SET PROBLEM —
All of the data must be printed exactly; please include every line.

-- start of GIVEN DATA --

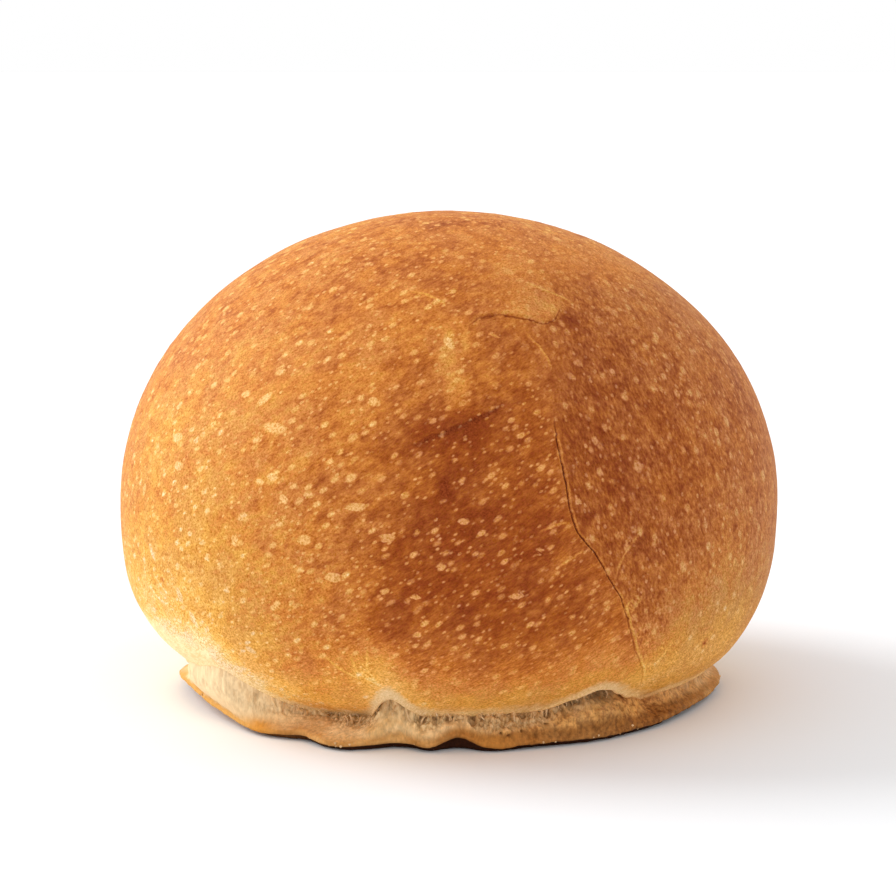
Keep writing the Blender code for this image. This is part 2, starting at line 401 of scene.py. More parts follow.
# Low on the left the skin was stretched bare, between two azimuths. Its top edge climbs to the
# left, and round the back it sinks again.
BARE_START, BARE_END = -46.9, -135
BARE_TOP, BARE_CLIMB = 10.3, -0.05
BARE_TURN, BARE_SINK = -72, 11
sunk = np.clip(BARE_TURN - azimuth, 0, 50) / 50
bare_top = BARE_TOP + BARE_CLIMB * azimuth - BARE_SINK * sunk**2
inside = np.minimum((BARE_START - azimuth) / 1.6, (azimuth - BARE_END) / 12)
store(crust, "bare_skin", np.clip(np.minimum(inside, (bare_top - height) / 4.0), -1, 1))
store(crust, "tan_edge", bumps(azimuth, TAN_EDGE))
round_share = points[:, 0] ** 2 + points[:, 1] ** 2
crack_side = np.radians(azimuth - crack_azimuth(height * MM)) * np.sqrt(round_share) / MM
store(crust, "crack_side", crack_side)
gape_heights, gapes = zip(*CRACK_GAPE)
store(crust, "crack_gape", np.interp(height, gape_heights, gapes) * (np.abs(crack_side) < 12))
lines = {name: beside_line(points, course) for name, (_, _, course) in FOLDS.items()}
lines["mark"] = np.full(len(points), 3.0), np.zeros(len(points))
for course in STRETCH_MARKS:
    side, nearness = beside_line(points, course, 1.0)
    closer = nearness > lines["mark"][1]
    lines["mark"][0][closer], lines["mark"][1][closer] = side[closer], nearness[closer]
for name, (side, nearness) in lines.items():
    store(crust, name + "_side", side)
    store(crust, name + "_near", nearness)
# The second layer of dough lies right of the crack. Its border blurs where the crack ends, and
# it runs out behind and at the crown.
blur = 0.35 + 2.4 * np.clip((height - 47) / 12, 0, 1)
right_of_crack = 1 / (1 + np.exp(-np.clip(crack_side, -40, 40) / blur))
in_front = 1 - np.clip((azimuth - 70) / 25, 0, 1)
below_crown = np.clip((68 - height) / 6, 0, 1)
store(crust, "second_dough", right_of_crack * in_front * below_crown)


class Wire:
    """A node socket that joins sums as a number does: each sum adds its own node."""

    def __init__(self, tree, socket=None):
        self.tree = tree
        self.socket = socket

    def node(self, kind, settings=None, inputs=None, output=0):
        """Adds a node with its settings and inputs, and gives back one of its outputs."""
        made = self.tree.nodes.new(kind)
        for name, value in (settings or {}).items():
            if name != "stops":
                setattr(made, name, value)
                continue
            for index, (place, colour) in enumerate(value):
                stops = made.color_ramp.elements
                stop = stops[index] if index < 2 else stops.new(place)
                stop.position, stop.color = place, colour
        for name, value in (inputs or {}).items():
            if isinstance(value, Wire):
                self.tree.links.new(value.socket, made.inputs[name])
            else:
                made.inputs[name].default_value = value
        return Wire(self.tree, made.outputs[output])

    def math(self, operation, *values):
        return self.node("ShaderNodeMath", {"operation": operation}, dict(enumerate(values)))

    def __add__(self, other):
        return self.math("ADD", self, other)

    def __sub__(self, other):
        return self.math("SUBTRACT", self, other)

    def __rsub__(self, other):
        return self.math("SUBTRACT", other, self)

    def __mul__(self, other):
        return self.math("MULTIPLY", self, other)

    def __truediv__(self, other):
        return self.math("DIVIDE", self, other)

    __radd__, __rmul__ = __add__, __mul__

    def power(self, exponent):
        return self.math("POWER", self, exponent)

    def top(self, other):
        return self.math("MAXIMUM", self, other)

    def size(self):
        return self.math("ABSOLUTE", self)

    def hump(self, width):
        """1 where the value is 0, falling to 0 over about that width on both sides."""
        share = self / width
        return self.math("POWER", math.e, share * share * -1.0)

    def ease(self, start, end, low=0.0, high=1.0):
        """Goes smoothly from low to high as the value goes from start to end."""
        inputs = {"Value": self, "From Min": start, "From Max": end, "To Min": low, "To Max": high}
        return self.node("ShaderNodeMapRange", {"interpolation_type": "SMOOTHSTEP"}, inputs)

    def vector(self, operation, *values, output=0):
        kind, inputs = {"operation": operation}, dict(enumerate((self, *values)))
        return self.node("ShaderNodeVectorMath", kind, inputs, output)

    def times(self, amount):
        """A vector made longer or shorter by an amount."""
        return self.node("ShaderNodeVectorMath", {"operation": "SCALE"}, {0: self, "Scale": amount})

    def noise(self, scale, detail=2.0, roughness=0.5, shift=0.0):
        """Soft noise, 0 to 1, over a place vector in mm, with features about scale mm wide."""
        place = self.vector("ADD", (shift, shift * 0.7, -shift)) if shift else self
        inputs = {"Vector": place, "Scale": 1 / scale, "Detail": detail, "Roughness": roughness}
        return self.node("ShaderNodeTexNoise", {"normalize": True}, inputs)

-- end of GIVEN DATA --

TASK RESULT —
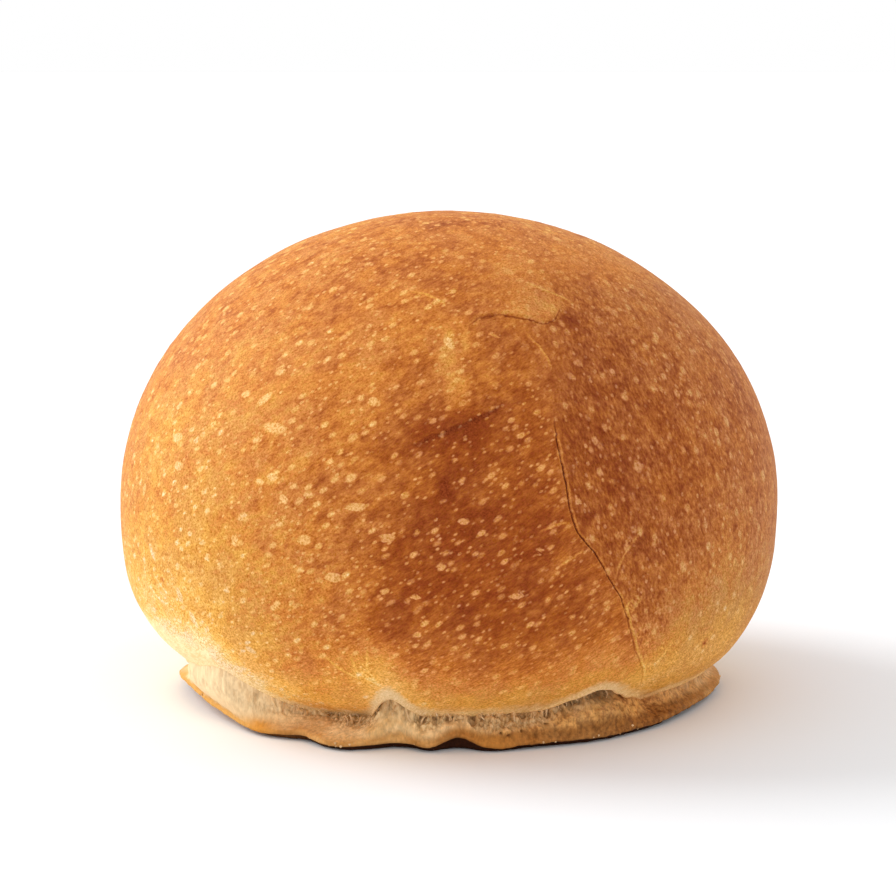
Keep writing the Blender code for this image. This is part 2, starting at line 401 of scene.py. More parts follow.
# Low on the left the skin was stretched bare, between two azimuths. Its top edge climbs to the
# left, and round the back it sinks again.
BARE_START, BARE_END = -46.9, -135
BARE_TOP, BARE_CLIMB = 10.3, -0.05
BARE_TURN, BARE_SINK = -72, 11
sunk = np.clip(BARE_TURN - azimuth, 0, 50) / 50
bare_top = BARE_TOP + BARE_CLIMB * azimuth - BARE_SINK * sunk**2
inside = np.minimum((BARE_START - azimuth) / 1.6, (azimuth - BARE_END) / 12)
store(crust, "bare_skin", np.clip(np.minimum(inside, (bare_top - height) / 4.0), -1, 1))
store(crust, "tan_edge", bumps(azimuth, TAN_EDGE))
round_share = points[:, 0] ** 2 + points[:, 1] ** 2
crack_side = np.radians(azimuth - crack_azimuth(height * MM)) * np.sqrt(round_share) / MM
store(crust, "crack_side", crack_side)
gape_heights, gapes = zip(*CRACK_GAPE)
store(crust, "crack_gape", np.interp(height, gape_heights, gapes) * (np.abs(crack_side) < 12))
lines = {name: beside_line(points, course) for name, (_, _, course) in FOLDS.items()}
lines["mark"] = np.full(len(points), 3.0), np.zeros(len(points))
for course in STRETCH_MARKS:
    side, nearness = beside_line(points, course, 1.0)
    closer = nearness > lines["mark"][1]
    lines["mark"][0][closer], lines["mark"][1][closer] = side[closer], nearness[closer]
for name, (side, nearness) in lines.items():
    store(crust, name + "_side", side)
    store(crust, name + "_near", nearness)
# The second layer of dough lies right of the crack. Its border blurs where the crack ends, and
# it runs out behind and at the crown.
blur = 0.35 + 2.4 * np.clip((height - 47) / 12, 0, 1)
right_of_crack = 1 / (1 + np.exp(-np.clip(crack_side, -40, 40) / blur))
in_front = 1 - np.clip((azimuth - 70) / 25, 0, 1)
below_crown = np.clip((68 - height) / 6, 0, 1)
store(crust, "second_dough", right_of_crack * in_front * below_crown)


class Wire:
    """A node socket that joins sums as a number does: each sum adds its own node."""

    def __init__(self, tree, socket=None):
        self.tree = tree
        self.socket = socket

    def node(self, kind, settings=None, inputs=None, output=0):
        """Adds a node with its settings and inputs, and gives back one of its outputs."""
        made = self.tree.nodes.new(kind)
        for name, value in (settings or {}).items():
            if name != "stops":
                setattr(made, name, value)
                continue
            for index, (place, colour) in enumerate(value):
                stops = made.color_ramp.elements
                stop = stops[index] if index < 2 else stops.new(place)
                stop.position, stop.color = place, colour
        for name, value in (inputs or {}).items():
            if isinstance(value, Wire):
                self.tree.links.new(value.socket, made.inputs[name])
            else:
                made.inputs[name].default_value = value
        return Wire(self.tree, made.outputs[output])

    def math(self, operation, *values):
        return self.node("ShaderNodeMath", {"operation": operation}, dict(enumerate(values)))

    def __add__(self, other):
        return self.math("ADD", self, other)

    def __sub__(self, other):
        return self.math("SUBTRACT", self, other)

    def __rsub__(self, other):
        return self.math("SUBTRACT", other, self)

    def __mul__(self, other):
        return self.math("MULTIPLY", self, other)

    def __truediv__(self, other):
        return self.math("DIVIDE", self, other)

    __radd__, __rmul__ = __add__, __mul__

    def power(self, exponent):
        return self.math("POWER", self, exponent)

    def top(self, other):
        return self.math("MAXIMUM", self, other)

    def size(self):
        return self.math("ABSOLUTE", self)

    def hump(self, width):
        """1 where the value is 0, falling to 0 over about that width on both sides."""
        share = self / width
        return self.math("POWER", math.e, share * share * -1.0)

    def ease(self, start, end, low=0.0, high=1.0):
        """Goes smoothly from low to high as the value goes from start to end."""
        inputs = {"Value": self, "From Min": start, "From Max": end, "To Min": low, "To Max": high}
        return self.node("ShaderNodeMapRange", {"interpolation_type": "SMOOTHSTEP"}, inputs)

    def vector(self, operation, *values, output=0):
        kind, inputs = {"operation": operation}, dict(enumerate((self, *values)))
        return self.node("ShaderNodeVectorMath", kind, inputs, output)

    def times(self, amount):
        """A vector made longer or shorter by an amount."""
        return self.node("ShaderNodeVectorMath", {"operation": "SCALE"}, {0: self, "Scale": amount})

    def noise(self, scale, detail=2.0, roughness=0.5, shift=0.0):
        """Soft noise, 0 to 1, over a place vector in mm, with features about scale mm wide."""
        place = self.vector("ADD", (shift, shift * 0.7, -shift)) if shift else self
        inputs = {"Vector": place, "Scale": 1 / scale, "Detail": detail, "Roughness": roughness}
        return self.node("ShaderNodeTexNoise", {"normalize": True}, inputs)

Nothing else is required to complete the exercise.